Demystifying the strange, unusual or confusing data you may see from your ADS-B receiver.
The "Ident" field may be the source of the most obvious strange things that you see when viewing data from your ADS-B receiver (whether you are using FlightAware's Skyview or another application). We gave an overview of the "Ident" field in our July blog post. The data in this field is typically set by the pilot(s) before a flight so generally you expect to use an ICAO flight number or a registration/tail number. Frequently this field will be blank and this is more common for Mode S aircraft without ADS-B. Aircraft without ADS-B will transmit the Ident less frequently so it may be harder for your receiver to catch a message with this information. The field may be populated with strange data though. You may see anything from "TEST1234" to short phrases. Sometimes the pilots will only enter a flight number without the airline code prefix. You may also see military aircraft transmitting their callsign (frequently these are also abbreviated due to length so you may have to think cleverly to expand the full callsign). In some areas, particularly in Europe, the ATC callsign may be different than the published schedule's flight number (to learn more about this, see Eurocontrol's Call Sign Similarity Service).
Altitude is another confusing piece of data. While at first glance it may seem straight-forward, there are actually several different ways altitude can be reported. Most people instinctively think of altitude as "height above ground level" however this is not what is transmitted in Mode S/ADS-B data. The most common altitude type is "uncorrected pressure altitude" from the aircraft's altimeter. You may see strange things such as negative values or lower values than you would expect because this data is not corrected for local atmospheric pressure. An airplane landing in a mountainous region may be on the ground at an altitude of several thousand feet! ADS-B is standardizing around "altitude above ellipsoid" based on GPS satellite calculations (and again, this is not altitude above ground level). Unfortunately, when viewing Mode S/ADS-B data it is not necessarily obvious what type of altitude you are seeing. You may also see altitudes based on height above mean sea level from older ADS-B equipment. Always take the altitude value with a grain of salt!

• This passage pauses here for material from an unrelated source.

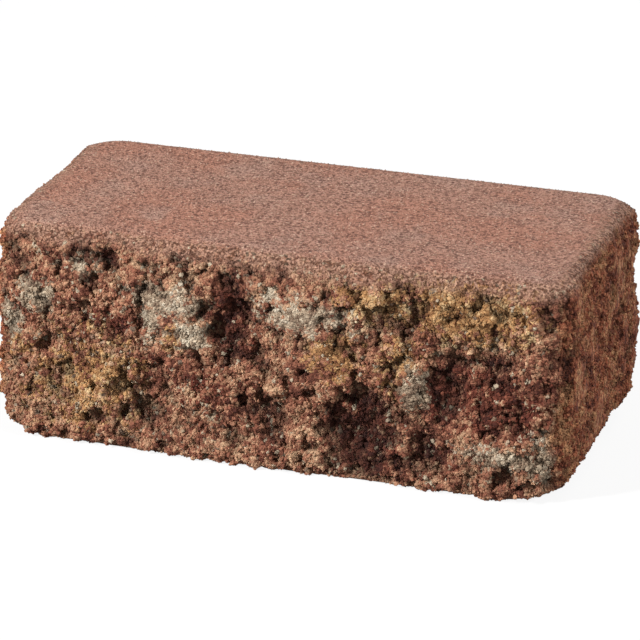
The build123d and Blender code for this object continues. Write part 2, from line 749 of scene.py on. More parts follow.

Even the "unique" ICAO code can be wrong. It is not common but definitely a problem! Even major airlines have aircraft flying with the wrong ICAO "hex code" programmed. In some cases it is a mistake when the transponder was installed. In some cases, an aircraft will be re-registered with a new tail number but the transponder's ICAO code is not updated to match the new registration. This can result in multiple aircraft flying with the same ICAO code. In applications like Skyview, the ICAO code tells us the registration/tail number (for many but not all aircraft) which in turn tells us what type of aircraft icon to display. Unfortunately, if the ICAO code is wrong your software may lookup data about a different aircraft and this is definitely confusing!
Hopefully this helps clear up some common oddities you may see when viewing data from your receiver.